Enrico Rossi will be stepping out of his normal work on spin dynamics, the Kondo effect in nanostructures and the Bilayer Quantum Hall Systems to lecture on one of his pet theories. His assumption is that scientists and artists have much in common.
Whether a person is working with paints, stone, words or theorems, his goal is to create something “beautiful” within a set of imposed constraints, Rossi maintains. It is the constraints, he says, that force the creative solutions.
In his lecture, part of the Saturday Morning Physics series scheduled for March 24 in Small Hall, Rossi, an assistant professor of physics at William & Mary, will touch on a series of well-known creative personalities, including Aristotle, Galileo, Shakespeare and Beethoven, to illustrate how constraints are internally and externally imposed and how artists use them to their advantage.

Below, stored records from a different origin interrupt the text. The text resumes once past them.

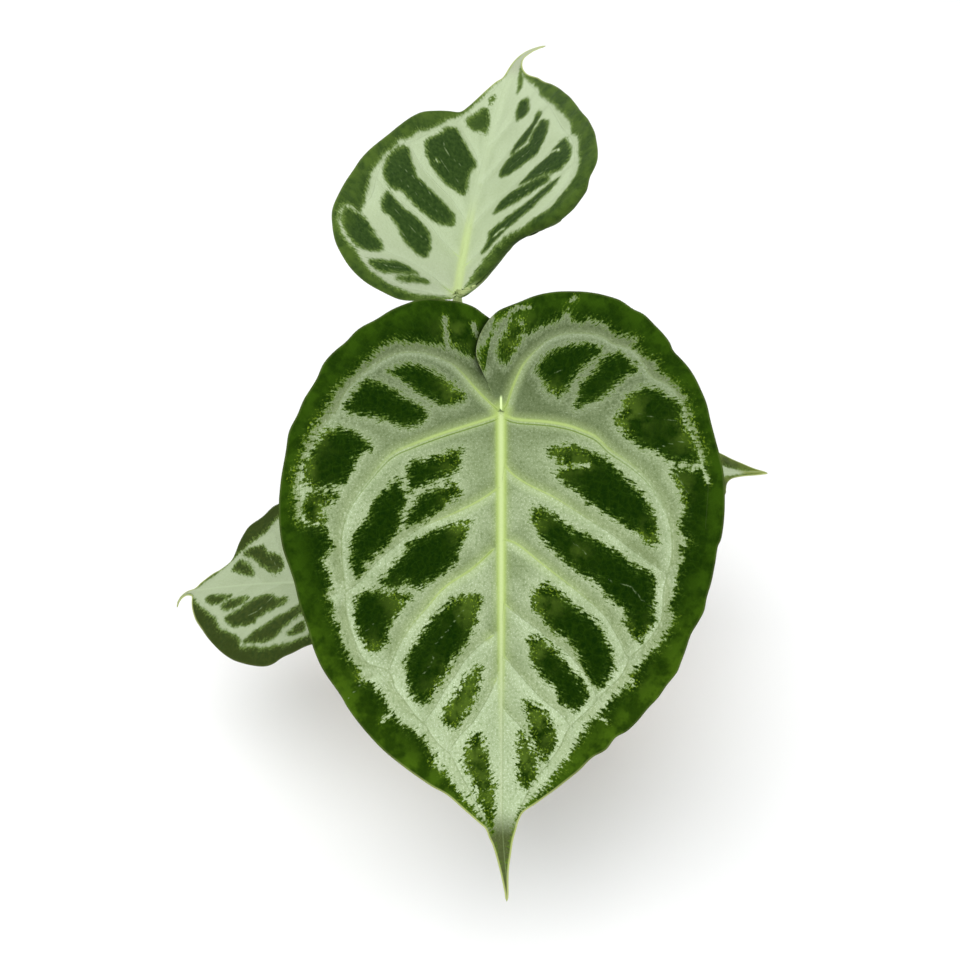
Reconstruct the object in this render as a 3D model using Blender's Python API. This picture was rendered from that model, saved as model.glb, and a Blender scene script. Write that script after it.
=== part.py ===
import math

import bmesh
import bpy
import numpy as np
from mathutils import Matrix, Vector

# A young velvet-leaved anthurium in a plain clay pot: four heart-shaped leaves on
# separate stalks, a short stem with papery sheaths and aerial roots, and bark mix.
# Every dimension is in millimetres and becomes metres as it enters a mesh.
MM = 0.001
GAP = 0.35  # between neighbours that all but touch

# Pot: a turned clay shell with a collar, standing on its whole flat base.
POT_SEGMENTS = 40
POT_HEIGHT = 112.0
POT_WALL = 4.6
POT_FLOOR = 6.0
POT_BASE_RADIUS = 40.0
POT_BODY_RADIUS = 54.0  # outside, just under the collar
COLLAR_HEIGHT = 25.0
COLLAR_RADIUS = 58.2  # outside, at the collar's lower edge
RIM_RADIUS = 60.0
INNER_RIM_RADIUS = RIM_RADIUS - POT_WALL - 1.0
INNER_FLOOR_RADIUS = POT_BASE_RADIUS - POT_WALL
EDGE_RADIUS = 1.6
DRAIN_HOLES = 6
DRAIN_HOLE_RADIUS = 2.4
DRAIN_CIRCLE_RADIUS = 24.0
CUTTER_MARGIN = 5.0  # how far a cutter reaches past what it cuts

# Potting mix: fills the pot to a little below the rim, with a low mound at the crown.
MIX_LEVEL = 99.0  # at the wall
MIX_MOUND = 2.5
MIX_ROUGHNESS = 0.5
SOCKET_TOP = 120.0
STEM_SOCKET_GAP = 2.2
ROOT_SOCKET_GAP = 0.55

# Stem: short and upright, ringed where old leaves have dropped.
STEM_RADIUS = 7.0
STEM_BOTTOM = 84.0
STEM_TOP = 127.0
STEM_RINGS = 6
STEM_RING_DEPTH = 0.6
STEM_FOOT = 4.0  # plain length under the lowest ring
STEM_HEAD = 8.0  # plain length over the highest ring
STEM_SIDES = 18

# Leaf stalks, each with a swollen joint under its leaf.
STALK_SIDES = 10
STALK_BASE_RADIUS = 3.4
STALK_RADIUS = 2.1
STALK_TOP_RADIUS = 1.9
STALK_FLARE_LENGTH = 18.0
JOINT_SWELL = 0.9
JOINT_LENGTH = 13.0
STALK_RING_SPACING = 7.0

# Leaves: outlines in the blade's own plane, as (along the midrib, across it).
BLADE_THICKNESS = 1.1
OUTLINE_STEPS = 26
RAY_STEPS = 5
FAN_SHARE = 0.38  # share of the outline whose rays start at the stalk
MIDRIB_STEPS = 48
MIDRIB_ROUNDING = 8.0
TIP_SHARE = 0.82  # where the drip tip starts to turn

# Sheaths: papery scales between the stalks.
SHEATH_INNER_RADIUS = 8.6
SHEATH_THICKNESS = 0.9
SHEATH_FOOT = 107.8
SHEATH_HALF_WIDTH = 20.0  # degrees round the stem
SHEATH_TIP_HALF_WIDTH = 0.02  # radians
SHEATH_ROWS = 8
SHEATH_COLUMNS = 5

# Aerial roots: out of the stem's side and down into the mix.
ROOT_RADIUS = 1.8
ROOT_TAPER = 0.12
ROOT_SIDES = 8
ROOT_STEPS = 12
ROOT_DEPTH = 91.0

LEAVES = {
    "front": {
        "stalk_joint": (1.4, -55.8, 228.9),
        "length": 219.0,
        "heading": (-90.0, -90.0),  # degrees, anticlockwise from +X seen from above
        "droop": (37.0, 54.0),  # degrees below level, from stalk to tip
        "rise": {"right": 6.0, "left": 6.0},  # degrees each half lifts from the midrib
        "tip_turn": 2.0,
        "tip_droop": -12.0,
        "bends": {},
        "right": [
            (0, 0), (-12, 1.5), (-24, 2), (-36, 3), (-45, 8), (-50, 18), (-51, 30), (-46, 48),
            (-34, 67), (-20, 79), (-5, 87), (10, 93.5), (30, 97), (50, 97.5), (75, 91), (100, 83.5),
            (120, 74), (140, 60.5), (157, 43), (170, 24.5), (183, 10), (195, 4), (207, 2), (219, 0),
        ],
        "left": [
            (0, 0), (-12, 1.5), (-24, 2), (-36, 3), (-49, 8), (-54, 20), (-54.5, 36), (-45, 60),
            (-30, 75.5), (-13, 86.5), (0, 91.5), (15, 94.5), (33, 98), (52, 97.5), (71, 93.5),
            (90, 87.5), (110, 78.5), (130, 65), (150, 44), (165, 26.5), (178, 10), (194, 5), (207, 3),
            (219, 0),
        ],
        "stalk": [(-2.0, -10.9, 108.0), (-2.5, -14.0, 150.0), (-1.0, -22.0, 192.0), (1.0, -38.0, 211.0)],
        "lift_off": 4.0,
    },
    "back": {
        "stalk_joint": (-19.6, 45.7, 217.2),
        "length": 192.0,
        "heading": (84.0, 73.0),
        "droop": (-12.0, -16.0),
        "rise": {"right": 43.0, "left": 34.0},
        "tip_turn": -70.0,
        "tip_droop": 10.0,
        "bends": {
            "right": {
                "edge": [(-1, 0), (11, 8.5), (22, 18), (29, 28), (29, 39), (27, 50), (27, 60), (31, 70),
                         (37, 78), (44, 90)],
                "run": (0.0, 6.0, 14.0),
                "turn": (0.0, 130.0, 170.0),
            },
        },
        "right": [
            (0, 0), (0, 4), (5, 9), (12, 17), (18, 26), (21, 38), (19, 50), (20, 61), (25, 71),
            (33, 79), (50, 87), (66, 83), (80, 77.5), (95, 68.5), (112, 58), (131, 42.5), (150, 22),
            (161, 10), (178, 4), (192, 0),
        ],
        "left": [
            (0, 0), (-8, 8), (-14, 20), (-17, 34), (-16, 48), (-12, 58), (-4, 66.5), (8, 72),
            (22, 73.5), (38, 70.5), (58, 65), (80, 55), (100, 45), (112, 37), (124, 27), (140, 18),
            (155, 10), (168, 6), (180, 3), (192, 0),
        ],
        "stalk": [(1.6, 10.8, 108.0), (-1.0, 15.0, 150.0), (-10.5, 28.0, 184.0), (-18.0, 42.5, 202.0)],
        "lift_off": 4.0,
    },
    "left": {
        "stalk_joint": (-74.2, -70.2, 129.6),
        "length": 112.0,
        "heading": (160.0, 168.0),
        "droop": (20.0, 26.0),
        "rise": {"right": 26.0, "left": -21.0},
        "tip_turn": 40.0,
        "tip_droop": 60.0,
        "bends": {},
        "right": [
            (0, 0), (-8, 3), (-15, 9), (-19, 19), (-17, 30), (-9, 40), (3, 47), (18, 51),
            (34, 50), (50, 45), (58, 39.5), (66, 34), (72, 21), (80, 11.5), (89, 6), (98, 3), (112, 0),
        ],
        "left": [
            (0, 0), (-8, 3), (-15, 8), (-18, 16), (-15, 25), (-6, 31), (8, 34.5), (25, 42), (36, 46),
            (50, 44), (66, 37), (75, 30), (83, 23), (90, 14), (98, 4.5), (112, 0),
        ],
        "stalk": [(-10.6, 0.4, 108.0), (-20.0, -10.0, 129.0), (-42.0, -34.0, 133.0), (-65.0, -60.0, 123.0)],
        "lift_off": 5.0,
    },
    "right": {
        "stalk_joint": (56.0, -15.5, 156.5),
        "length": 109.0,
        "heading": (22.0, 18.0),
        "droop": (23.0, 25.0),
        "rise": {"right": 24.0, "left": -6.0},
        "tip_turn": -6.0,
        "tip_droop": -6.0,
        "bends": {},
        "right": [
            (0, 0), (-8, 3), (-15, 8), (-18, 17), (-16, 28), (-9, 37), (2, 44), (16, 48),
            (32, 44), (46, 36.5), (57, 27), (66, 17), (75, 8.5), (84, 4), (98, 2), (109, 0),
        ],
        "left": [
            (0, 0), (-8, 3), (-15, 8), (-18, 17), (-16, 28), (-9, 37), (2, 44), (16, 49),
            (32, 48), (48, 43), (62, 35), (75, 26), (85, 18), (95, 10), (103, 4), (109, 0),
        ],
        "stalk": [(10.9, -0.4, 108.0), (17.0, -2.5, 132.0), (34.0, -7.5, 143.0), (53.5, -14.0, 144.5)],
        "lift_off": 7.0,
    },
}

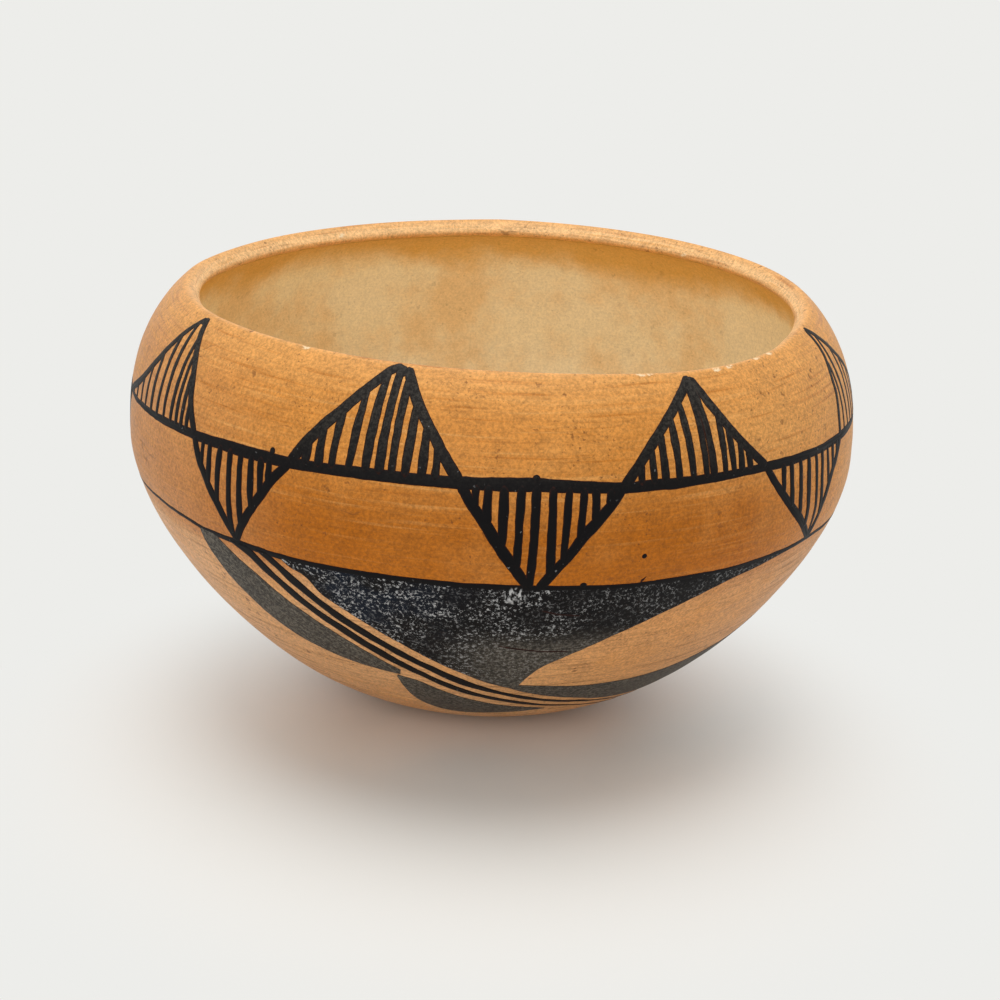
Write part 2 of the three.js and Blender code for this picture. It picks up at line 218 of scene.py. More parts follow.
# Where the hatching stands on each triangle's base, as shares of the base from its left corner
HATCH_FEET = {
    0: [0.1, 0.2, 0.3, 0.39, 0.49, 0.58, 0.67, 0.75, 0.812, 0.865, 0.918],
    1: [0.12, 0.205, 0.323, 0.434, 0.545, 0.65, 0.742, 0.82],
    2: [0.099, 0.184, 0.265, 0.366, 0.467, 0.547, 0.618, 0.694, 0.79, 0.865],
    3: [0.096, 0.173, 0.267, 0.372, 0.461, 0.561, 0.66, 0.754, 0.826, 0.92],
    4: [0.115, 0.191, 0.267, 0.359, 0.45, 0.542, 0.593, 0.674, 0.74, 0.801, 0.867],
    5: [0.171, 0.254, 0.359, 0.464, 0.566, 0.66, 0.75, 0.84, 0.92],
    6: [0.1, 0.2, 0.3, 0.4, 0.5, 0.6, 0.7, 0.8, 0.9],
}
HATCH_LEAN_SHARES = [-0.07, 0.03, 0.03, -0.01, -0.04, 0.04, 0.03, 0, 0.05, -0.02, -0.04, 0.03, 0.04, 0, -0.05, 0.02]
HATCH_PITCH = 4.3 * MM
# How wide the two lines are, as shares of their full width: degrees and shares
MIDDLE_WIDTHS = [(-76, 0.5), (-62, 0.6), (-48, 0.8), (-34, 1), (22, 1), (45, 0.85), (66, 0.75), (85, 0.6),
                 (120, 0.9), (180, 0.75), (230, 0.95), (260, 0.7)]
LOWER_WIDTHS = [(-76, 0.55), (-50, 0.65), (-40, 1), (-20, 1.2), (30, 1), (60, 0.85), (85, 0.7), (120, 0.9),
                (140, 1.2), (200, 1.1), (240, 0.8)]
# Where a stroke's end sticks out over the middle line: degrees, millimetres up and radius
TRIANGLE_BUMPS = {1: [(-32.1, 1.9, 0.8), (-32.2, 1.1, 0.8)], 3: [(6.3, 1.4, 1.0)]}
# Where slip has filled a triangle's point: degrees, millimetres below the lip's outer edge and radius
APEX_BLOTS = {0: [(-58.5, 1.2, 1.15)], 2: [(-14.6, 1.1, 1.7)]}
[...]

The lecture will turn on one of Rossi’s favorite “artists,” Einstein. Constraints for scientists, he points out, had been in place since Galileo established the “scientific” method. Within those constraints, Einstein grappled with the widely held notion that light had to travel through a substance, dubbed the luminiferous ether, in a manner similar to which sound traveled through air. When experimentation failed to locate such a substance, Einstein solved the resulting dilemma by composing his theory of special relativity, which redefined the concepts of space and time.
According to Rossi, just as science aims to build a
compelling representation of the universe, art also can be thought as a
representation of a universe. In addition, both science and art have
their own languages and internal self-consistencies. Also, good science and
good art require creativity and willingness to go beyond previous constructs.
It is the same part of the brain that is engaged in creating art and science, Rossi says. Indeed, when he looks at promising artists, he often wonders if they, by using the tools of science, could become the next Einsteins.